Between 1985 (the start of the lottery era) and 2015 (I decided to exclude the last two drafts, since there are some players in those drafts who could theoretically end up being useful NBA players who haven’t come over from overseas or left the G-league yet), 242 players have been drafted between pick 50 and pick 60 in the draft, per Basketball Reference. 47 of those players produced at least one Win Share in their NBA career. Win-shares is a stat that attempts to measure how many wins a player is responsible for- the formula is here if you’re interested in the math behind it. But long story short, your number of Win Shares is the number of wins you provided over your career.
Again, 47 of 242 players managed at least one Win Share, meaning the remaining 195 did not — 195 players drafted at the end of the second round weren’t even worth one win during their entire careers. (A full 120 of those players never made the NBA at all- either they never came over from Europe or were on a training camp or summer league roster but never actually stepped on the court for a real NBA game.) For context, 11 members of the Thunder had at least one win share last season, including sparsely used rookie Terrance Ferguson. To sum it up, 80.5% of the players drafted between picks 50 and 60 never helped an NBA team in their entire careers as much as Terrance Ferguson did last season.

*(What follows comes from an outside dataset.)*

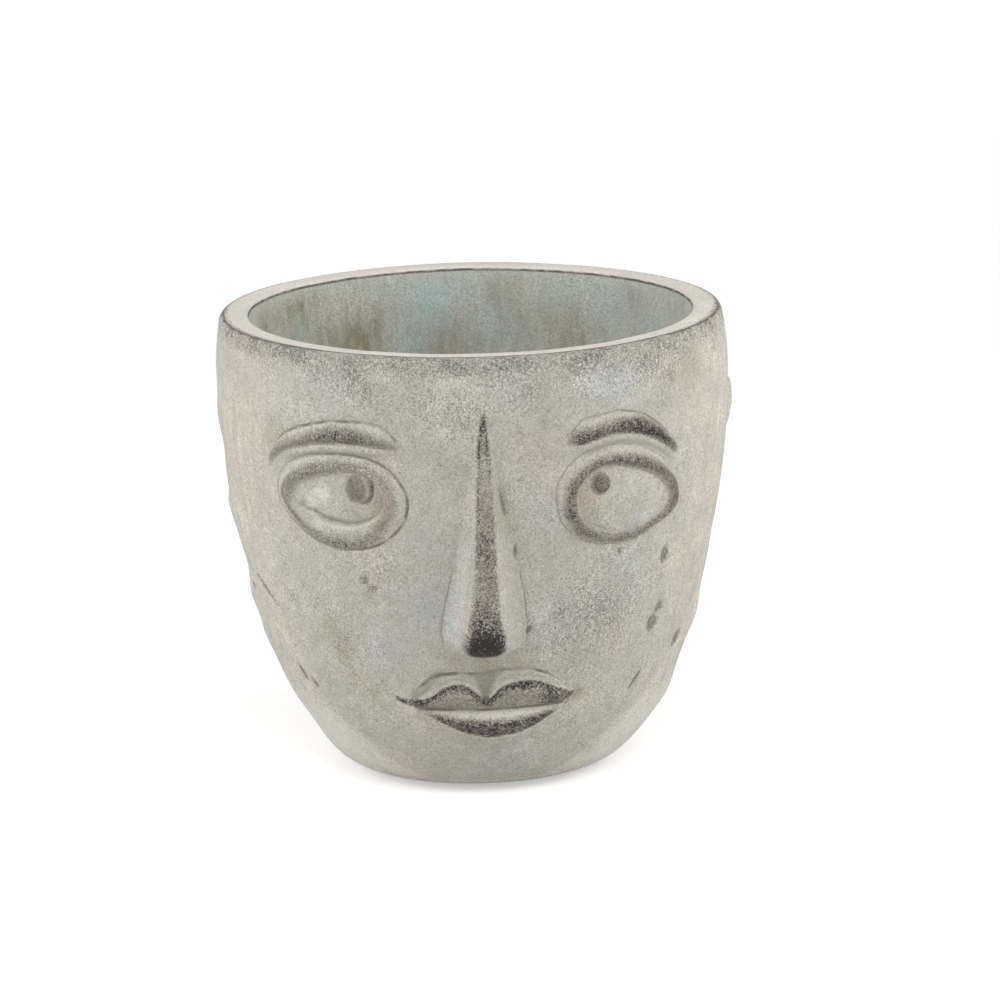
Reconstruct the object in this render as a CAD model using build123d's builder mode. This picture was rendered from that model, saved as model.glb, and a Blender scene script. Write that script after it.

Yikes. Only 23 of the players drafted with those picks have more than 10 win shares per Basketball reference (a couple still-active players, such as the intriguing young James Ennis and former Thunderite Joffrey Lauvergne, might end up reaching that mark as well). Among those names are a bunch of solid role players — Ramon Sessions, Lavoy Allen, E’Twaun Moore, Rasual Butler, Patty Mills, Steve Kerr — and a few guys who made all-star teams- Isaiah Thomas, Kyle Korver, and the patron saint of late draft picks, Manu Ginobli.
This is the challenge before the Thunder: trying to find that Ginobli needle among a haystack of players who will probably never play a second in the NBA. Sam Presti has a well-deserved reputation for drafting, but that’s based on his success drafting in the first-round. In the late second round he’s had far less luck. His most recent selection that late was Dakari Johnson, who remains a question mark at best. Back in 2010, he drafted Magnum Rolle, then traded him for Ryan Reid. Neither player ever played a minute in the NBA, a fate shared by 2008 pick Devon Hardin. That’s not a knock on Presti- it’s just proof of how difficult it is for even a GM with a reputation for being a strong scout to find anything of value late in the second round.
Presti does have two bites at the apple (or maybe you could call it Swiss cheese) this year, so maybe the Thunder do get lucky. Even if they do find a valuable NBA player with one of those picks, it will most likely be years before that player can actually contribute to winning basketball. That’s not necessarily a bad thing, but it does mean that these selections are unable to help OKC in the short term — and the short term is of high importance for OKC with a superstar who’s about to turn 30. OKC still has avenues to improve the team around Russell Westbrook, but this draft isn’t one of them.